→ Exercise brief:
Output an exact reproduction of the data.

→ Recorded data:
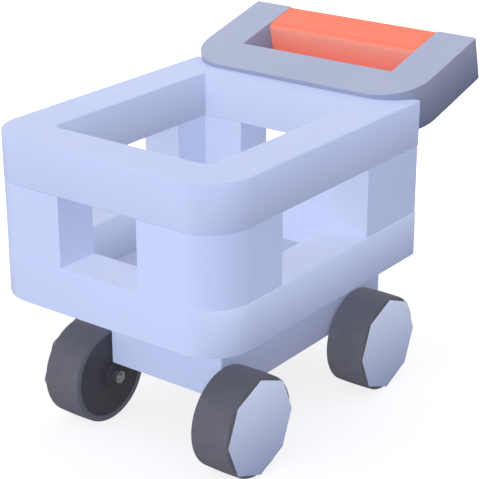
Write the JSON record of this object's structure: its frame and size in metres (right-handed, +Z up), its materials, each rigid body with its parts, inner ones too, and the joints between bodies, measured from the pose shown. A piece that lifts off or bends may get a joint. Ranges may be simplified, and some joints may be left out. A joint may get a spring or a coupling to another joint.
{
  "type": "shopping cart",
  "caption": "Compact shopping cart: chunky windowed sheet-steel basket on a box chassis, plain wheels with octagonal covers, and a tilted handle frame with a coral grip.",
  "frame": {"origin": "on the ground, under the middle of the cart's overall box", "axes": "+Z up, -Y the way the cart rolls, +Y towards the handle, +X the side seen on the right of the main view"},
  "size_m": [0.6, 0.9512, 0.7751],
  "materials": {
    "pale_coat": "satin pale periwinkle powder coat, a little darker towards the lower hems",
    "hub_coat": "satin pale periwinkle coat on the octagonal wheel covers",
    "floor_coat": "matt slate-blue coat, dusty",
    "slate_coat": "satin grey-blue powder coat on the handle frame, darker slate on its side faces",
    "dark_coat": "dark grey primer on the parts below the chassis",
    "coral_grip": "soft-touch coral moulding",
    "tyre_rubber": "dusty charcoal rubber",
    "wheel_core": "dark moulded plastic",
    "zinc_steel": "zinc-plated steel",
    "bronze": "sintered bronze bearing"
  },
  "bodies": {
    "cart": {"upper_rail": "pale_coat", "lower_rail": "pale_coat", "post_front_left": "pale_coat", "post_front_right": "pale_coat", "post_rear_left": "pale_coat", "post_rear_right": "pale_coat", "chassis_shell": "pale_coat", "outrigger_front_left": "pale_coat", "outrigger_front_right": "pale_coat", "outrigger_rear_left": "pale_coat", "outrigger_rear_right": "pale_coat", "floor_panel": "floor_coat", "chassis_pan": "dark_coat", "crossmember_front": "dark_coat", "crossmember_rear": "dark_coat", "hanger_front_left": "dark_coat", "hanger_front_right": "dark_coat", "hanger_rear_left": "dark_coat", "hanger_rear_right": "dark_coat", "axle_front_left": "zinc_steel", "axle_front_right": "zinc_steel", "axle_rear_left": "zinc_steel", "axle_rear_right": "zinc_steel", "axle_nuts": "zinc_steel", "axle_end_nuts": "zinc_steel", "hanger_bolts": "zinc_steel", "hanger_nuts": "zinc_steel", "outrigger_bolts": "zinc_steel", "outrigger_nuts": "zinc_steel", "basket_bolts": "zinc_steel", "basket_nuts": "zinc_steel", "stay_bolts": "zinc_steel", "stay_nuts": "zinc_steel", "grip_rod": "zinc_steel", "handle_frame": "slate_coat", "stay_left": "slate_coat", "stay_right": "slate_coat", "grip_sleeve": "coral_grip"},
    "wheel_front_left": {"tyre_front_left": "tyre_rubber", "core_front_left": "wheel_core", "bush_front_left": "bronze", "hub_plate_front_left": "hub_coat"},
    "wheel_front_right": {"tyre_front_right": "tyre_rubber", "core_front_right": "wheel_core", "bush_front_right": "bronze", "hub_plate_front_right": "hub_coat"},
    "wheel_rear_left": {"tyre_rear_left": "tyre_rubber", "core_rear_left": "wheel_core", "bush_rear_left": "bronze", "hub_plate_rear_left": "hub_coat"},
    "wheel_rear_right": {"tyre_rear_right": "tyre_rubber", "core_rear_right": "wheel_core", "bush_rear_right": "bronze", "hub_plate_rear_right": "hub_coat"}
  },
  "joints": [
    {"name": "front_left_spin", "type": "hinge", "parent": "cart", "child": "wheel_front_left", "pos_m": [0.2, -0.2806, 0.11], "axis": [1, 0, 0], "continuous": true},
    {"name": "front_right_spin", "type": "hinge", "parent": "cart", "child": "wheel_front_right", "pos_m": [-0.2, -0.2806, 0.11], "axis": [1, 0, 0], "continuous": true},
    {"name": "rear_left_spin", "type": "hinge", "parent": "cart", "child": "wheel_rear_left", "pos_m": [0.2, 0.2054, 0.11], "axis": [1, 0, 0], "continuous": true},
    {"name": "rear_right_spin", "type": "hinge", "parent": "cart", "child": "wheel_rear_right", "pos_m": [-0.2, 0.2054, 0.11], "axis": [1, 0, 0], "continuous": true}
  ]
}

→ Answer for the task:
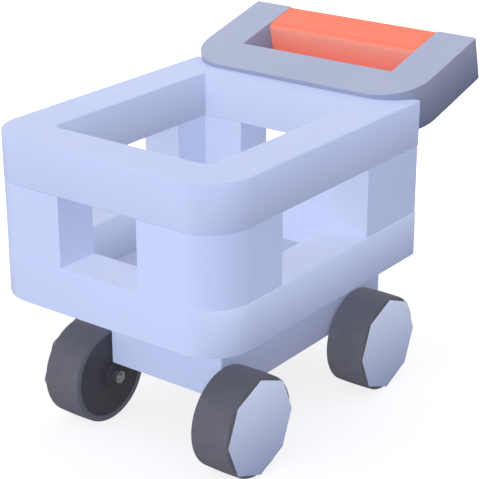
Write the JSON record of this object's structure: its frame and size in metres (right-handed, +Z up), its materials, each rigid body with its parts, inner ones too, and the joints between bodies, measured from the pose shown. A piece that lifts off or bends may get a joint. Ranges may be simplified, and some joints may be left out. A joint may get a spring or a coupling to another joint.
{
  "type": "shopping cart",
  "caption": "Compact shopping cart: chunky windowed sheet-steel basket on a box chassis, plain wheels with octagonal covers, and a tilted handle frame with a coral grip.",
  "frame": {"origin": "on the ground, under the middle of the cart's overall box", "axes": "+Z up, -Y the way the cart rolls, +Y towards the handle, +X the side seen on the right of the main view"},
  "size_m": [0.6, 0.9512, 0.7751],
  "materials": {
    "pale_coat": "satin pale periwinkle powder coat, a little darker towards the lower hems",
    "hub_coat": "satin pale periwinkle coat on the octagonal wheel covers",
    "floor_coat": "matt slate-blue coat, dusty",
    "slate_coat": "satin grey-blue powder coat on the handle frame, darker slate on its side faces",
    "dark_coat": "dark grey primer on the parts below the chassis",
    "coral_grip": "soft-touch coral moulding",
    "tyre_rubber": "dusty charcoal rubber",
    "wheel_core": "dark moulded plastic",
    "zinc_steel": "zinc-plated steel",
    "bronze": "sintered bronze bearing"
  },
  "bodies": {
    "cart": {"upper_rail": "pale_coat", "lower_rail": "pale_coat", "post_front_left": "pale_coat", "post_front_right": "pale_coat", "post_rear_left": "pale_coat", "post_rear_right": "pale_coat", "chassis_shell": "pale_coat", "outrigger_front_left": "pale_coat", "outrigger_front_right": "pale_coat", "outrigger_rear_left": "pale_coat", "outrigger_rear_right": "pale_coat", "floor_panel": "floor_coat", "chassis_pan": "dark_coat", "crossmember_front": "dark_coat", "crossmember_rear": "dark_coat", "hanger_front_left": "dark_coat", "hanger_front_right": "dark_coat", "hanger_rear_left": "dark_coat", "hanger_rear_right": "dark_coat", "axle_front_left": "zinc_steel", "axle_front_right": "zinc_steel", "axle_rear_left": "zinc_steel", "axle_rear_right": "zinc_steel", "axle_nuts": "zinc_steel", "axle_end_nuts": "zinc_steel", "hanger_bolts": "zinc_steel", "hanger_nuts": "zinc_steel", "outrigger_bolts": "zinc_steel", "outrigger_nuts": "zinc_steel", "basket_bolts": "zinc_steel", "basket_nuts": "zinc_steel", "stay_bolts": "zinc_steel", "stay_nuts": "zinc_steel", "grip_rod": "zinc_steel", "handle_frame": "slate_coat", "stay_left": "slate_coat", "stay_right": "slate_coat", "grip_sleeve": "coral_grip"},
    "wheel_front_left": {"tyre_front_left": "tyre_rubber", "core_front_left": "wheel_core", "bush_front_left": "bronze", "hub_plate_front_left": "hub_coat"},
    "wheel_front_right": {"tyre_front_right": "tyre_rubber", "core_front_right": "wheel_core", "bush_front_right": "bronze", "hub_plate_front_right": "hub_coat"},
    "wheel_rear_left": {"tyre_rear_left": "tyre_rubber", "core_rear_left": "wheel_core", "bush_rear_left": "bronze", "hub_plate_rear_left": "hub_coat"},
    "wheel_rear_right": {"tyre_rear_right": "tyre_rubber", "core_rear_right": "wheel_core", "bush_rear_right": "bronze", "hub_plate_rear_right": "hub_coat"}
  },
  "joints": [
    {"name": "front_left_spin", "type": "hinge", "parent": "cart", "child": "wheel_front_left", "pos_m": [0.2, -0.2806, 0.11], "axis": [1, 0, 0], "continuous": true},
    {"name": "front_right_spin", "type": "hinge", "parent": "cart", "child": "wheel_front_right", "pos_m": [-0.2, -0.2806, 0.11], "axis": [1, 0, 0], "continuous": true},
    {"name": "rear_left_spin", "type": "hinge", "parent": "cart", "child": "wheel_rear_left", "pos_m": [0.2, 0.2054, 0.11], "axis": [1, 0, 0], "continuous": true},
    {"name": "rear_right_spin", "type": "hinge", "parent": "cart", "child": "wheel_rear_right", "pos_m": [-0.2, 0.2054, 0.11], "axis": [1, 0, 0], "continuous": true}
  ]
}